In my search for a religious language for quarantine, I found myself drawn back to biblical language–specifically, to Vayikra’s distinction between inside and outside the camp, meaning the collective space occupied by the Jewish people. Individuals who experience various states of tuma, impurity, have strict rules for which parts of the camp they must avoid. In some cases, they are excluded from the camp entirely. For a short time, they are quarantined outside the camp, interacting only with their priestly diagnostician.
The locus of Jewish life has always been the body politic (whether the community or the nation) more than it has been the body human–in this case, the body quarantined. This is obviously not a perfectly sharp distinction, but Jewish holiness has always inhered in the structure of spaces and the people who can and cannot frequent them.
כי ה’ אלוהיך מתהלך בקרב מחנך… והיה מחניך קדוש
Since the Lord your God moves about in your camp… let your camp be holy…3
The inclusion of God within the camp of course comes with strong and often painful exclusion of certain people from the camp, temporary quarantines of the pathological outside the holy community. The Jewish community and its spaces possess both an inside and an outside. I thus, for a time, found theological satiety in the idea that Judaism has language for individuals who, while still participating in Torah and its laws, are also temporarily excluded from the holy community.
But what do we do when the camp has come apart, when inside/outside has become only outside? What do we do when there are no more holy spaces? What happens when Jewish communities can no longer gather together?
On a practical level, the answer might be to find alternative models of ‘space.’ Many shuls and yeshivas have very successfully shifted from in-person to online gatherings. While this cannot perfectly replicate the spaces that have been lost, it can do much to fill this sudden lack.

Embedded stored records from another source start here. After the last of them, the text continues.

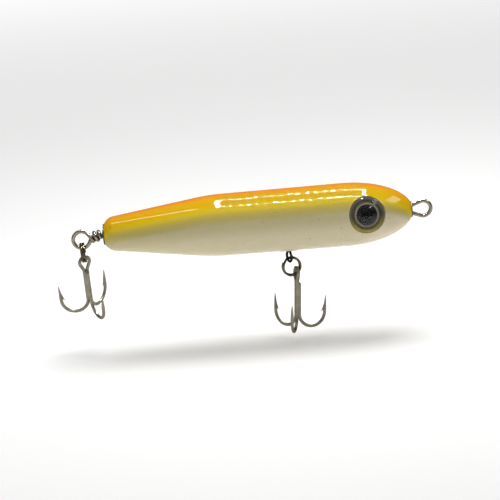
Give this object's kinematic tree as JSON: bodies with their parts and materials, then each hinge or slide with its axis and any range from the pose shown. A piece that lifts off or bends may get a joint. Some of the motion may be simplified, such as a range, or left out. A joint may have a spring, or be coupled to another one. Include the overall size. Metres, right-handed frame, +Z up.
{
  "type": "topwater stick bait lure",
  "caption": "Lathe-turned wooden surface lure with a through wire, a swivel belly hanger, split rings, treble hooks and domed eyes.",
  "frame": {"origin": "centre of the line tie's opening at the nose", "axes": "+X out of the nose along the body's axis, +Z up out of the back, +Y to the lure's left side"},
  "size_m": [0.1575, 0.0307, 0.0609],
  "materials": {
    "body": "gloss clear coat over airbrushed paint",
    "through_wire": "bright drawn stainless wire",
    "nose_washer": "dull",
    "tail_washer": "darkened",
    "swivel_upper_eye": "black plate",
    "swivel_barrel": "darkened",
    "swivel_lower_eye": "black plate",
    "belly_split_ring": "bright stainless",
    "belly_double_hook": "satin tinned",
    "belly_third_hook": "satin tinned",
    "tail_split_ring": "bright stainless",
    "tail_double_hook": "satin tinned",
    "tail_third_hook": "satin tinned",
    "left_eye_disc": "printed",
    "left_eye_dome": "clear",
    "right_eye_disc": "printed",
    "right_eye_dome": "clear",
    "belly_weight": "dull, stands in for lead",
    "belly_weight_plug": "gloss clear coat over paint",
    "tail_weight": "dull, stands in for lead",
    "tail_weight_plug": "gloss clear coat over paint"
  },
  "bodies": {
    "lure_body": {"body": "body", "through_wire": "through_wire", "nose_washer": "nose_washer", "tail_washer": "tail_washer", "left_eye_disc": "left_eye_disc", "left_eye_dome": "left_eye_dome", "right_eye_disc": "right_eye_disc", "right_eye_dome": "right_eye_dome", "belly_weight": "belly_weight", "belly_weight_plug": "belly_weight_plug", "tail_weight": "tail_weight", "tail_weight_plug": "tail_weight_plug"},
    "swivel_top": {"swivel_upper_eye": "swivel_upper_eye"},
    "swivel_case": {"swivel_barrel": "swivel_barrel"},
    "swivel_bottom": {"swivel_lower_eye": "swivel_lower_eye"},
    "belly_ring": {"belly_split_ring": "belly_split_ring"},
    "belly_treble": {"belly_double_hook": "belly_double_hook", "belly_third_hook": "belly_third_hook"},
    "tail_ring": {"tail_split_ring": "tail_split_ring"},
    "tail_treble": {"tail_double_hook": "tail_double_hook", "tail_third_hook": "tail_third_hook"}
  },
  "joints": [
    {"name": "belly_swivel_rock", "type": "hinge", "parent": "lure_body", "child": "swivel_top", "pos_m": [-0.0564, 0, 0], "axis": [1, 0, 0], "range_deg": [-5, 5]},
    {"name": "belly_barrel_spin", "type": "hinge", "parent": "swivel_top", "child": "swivel_case", "pos_m": [-0.0564, 0, -0.00466], "axis": [0, 0, 1], "continuous": true},
    {"name": "belly_eye_spin", "type": "hinge", "parent": "swivel_case", "child": "swivel_bottom", "pos_m": [-0.0564, 0, -0.01187], "axis": [0, 0, 1], "continuous": true},
    {"name": "belly_ring_swing", "type": "hinge", "parent": "swivel_bottom", "child": "belly_ring", "pos_m": [-0.0564, 0, -0.01794], "axis": [0.4226, -0.9063, 0], "range_deg": [-60, 50]},
    {"name": "belly_treble_swing", "type": "hinge", "parent": "belly_ring", "child": "belly_treble", "pos_m": [-0.05386, 0.00073, -0.0233], "axis": [0.8152, 0.2338, 0.5299], "range_deg": [-70, 90]},
    {"name": "tail_ring_swing", "type": "hinge", "parent": "lure_body", "child": "tail_ring", "pos_m": [-0.14108, 0, -0.005], "axis": [1, 0, 0], "range_deg": [-96, 64]},
    {"name": "tail_treble_swing", "type": "hinge", "parent": "tail_ring", "child": "tail_treble", "pos_m": [-0.14108, 0.00178, -0.01122], "axis": [-0.1736, 0.9467, 0.2714], "range_deg": [-60, 110]}
  ]
}
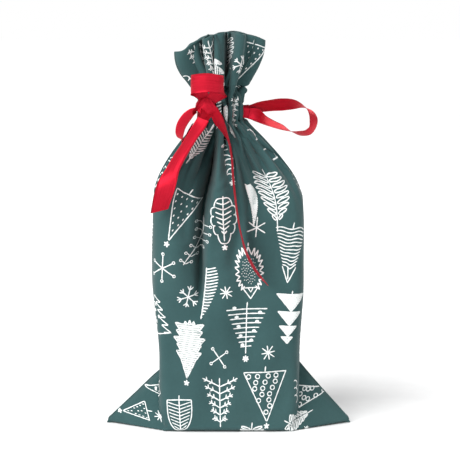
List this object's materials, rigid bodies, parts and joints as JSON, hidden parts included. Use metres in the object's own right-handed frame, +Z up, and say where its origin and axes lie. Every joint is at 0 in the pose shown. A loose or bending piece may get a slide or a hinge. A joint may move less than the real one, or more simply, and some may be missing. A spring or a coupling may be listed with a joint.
{
  "type": "wine gift bag",
  "caption": "Tall drawstring cloth bag that holds a wine bottle, gathered at the neck by a satin ribbon tied in a bow, with a frill above and soft corners at the base.",
  "frame": {"origin": "centre of the base, on the surface the bag stands on", "axes": "+Z up the bag to its mouth, -Y is the front, +X to the right seen from the front"},
  "size_m": [0.217, 0.1081, 0.3442],
  "materials": {
    "cotton": "plain-weave printed cotton, matt",
    "thread": "sewing thread, matt",
    "satin": "satin ribbon, glossy along its weave"
  },
  "bodies": {
    "bag": {"front_panel": "cotton", "back_panel": "cotton", "left_side_seam": "thread", "right_side_seam": "thread", "bottom_seam": "thread", "lower_casing_stitches": "thread", "front_casing": "cotton", "back_casing": "cotton", "front_casing_ribbon": "satin", "back_casing_ribbon": "satin", "upper_casing_stitches": "thread", "front_frill": "cotton", "back_frill": "cotton", "left_frill_seam": "thread", "right_frill_seam": "thread", "bow_knot": "satin"},
    "top_loop": {"bow_loop_top": "satin"},
    "left_loop": {"bow_loop_left": "satin"},
    "left_tail": {"ribbon_tail_left": "satin"},
    "front_tail": {"ribbon_tail_front": "satin"},
    "pull_loop": {"ribbon_pull_loop": "satin"}
  },
  "joints": [
    {"name": "top_loop_fold", "type": "hinge", "parent": "bag", "child": "top_loop", "pos_m": [-0.0185, -0.0254, 0.2868], "axis": [1, 0, 0], "range_deg": [0, 40]},
    {"name": "left_loop_lift", "type": "hinge", "parent": "bag", "child": "left_loop", "pos_m": [-0.0275, -0.021, 0.278], "axis": [0, 1, 0], "range_deg": [0, 35]},
    {"name": "left_tail_lift", "type": "hinge", "parent": "bag", "child": "left_tail", "pos_m": [-0.0215, -0.031, 0.2715], "axis": [-1, 0, 0], "range_deg": [0, 50]},
    {"name": "front_tail_lift", "type": "hinge", "parent": "bag", "child": "front_tail", "pos_m": [-0.012, -0.0265, 0.2765], "axis": [-1, 0, 0], "range_deg": [0, 55]},
    {"name": "pull_loop_swing", "type": "hinge", "parent": "bag", "child": "pull_loop", "pos_m": [0.0178, 0, 0.275], "axis": [0, 0, 1], "range_deg": [-25, 25]}
  ]
}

On a theological level, I find myself returning, again and again, to a verse from Shemot, describing an oft-overlooked result of the sin of the Golden Calf:
ומשה יקח את האהל ונטה לו מחוץ למחנה הרחב מן המחנה, וקרא לו אהל מועד. והיה כל מבקש ה’ יצא אל אהל מועד אשר מחוץ למחנה.
Now Moses would take the Tent and pitch it outside the camp, at some distance from the camp. It was called the Tent of Meeting, and whoever sought the Lord would go out to the Tent of Meeting that was outside the camp.4
After the people sinned, Moshe moved the tent where people could meet God from inside the camp to outside the camp. When the holy camp was replaced with the idolatrous camp, God moved outside. Meeting God would no longer happen specifically within space shared by other Jews, and from which certain Jews were temporarily excluded. Instead, meeting God was the purview of lone individuals–’whoever sought the Lord.’
Obviously, there’s a difference between the conscious, intentional closing down of Jewish communal spaces and the mass sin of the Jewish people. What they have in common, however, is the sudden erasure of the holy camp, of the social space that typically underlies Jewish religious life. In light of this verse, perhaps we may suggest that the communal aspect of Jewish life is not as central. Perhaps, even if only temporarily, the locus of Jewish life, of holiness, can be the individual outside the camp who meets God in quarantine.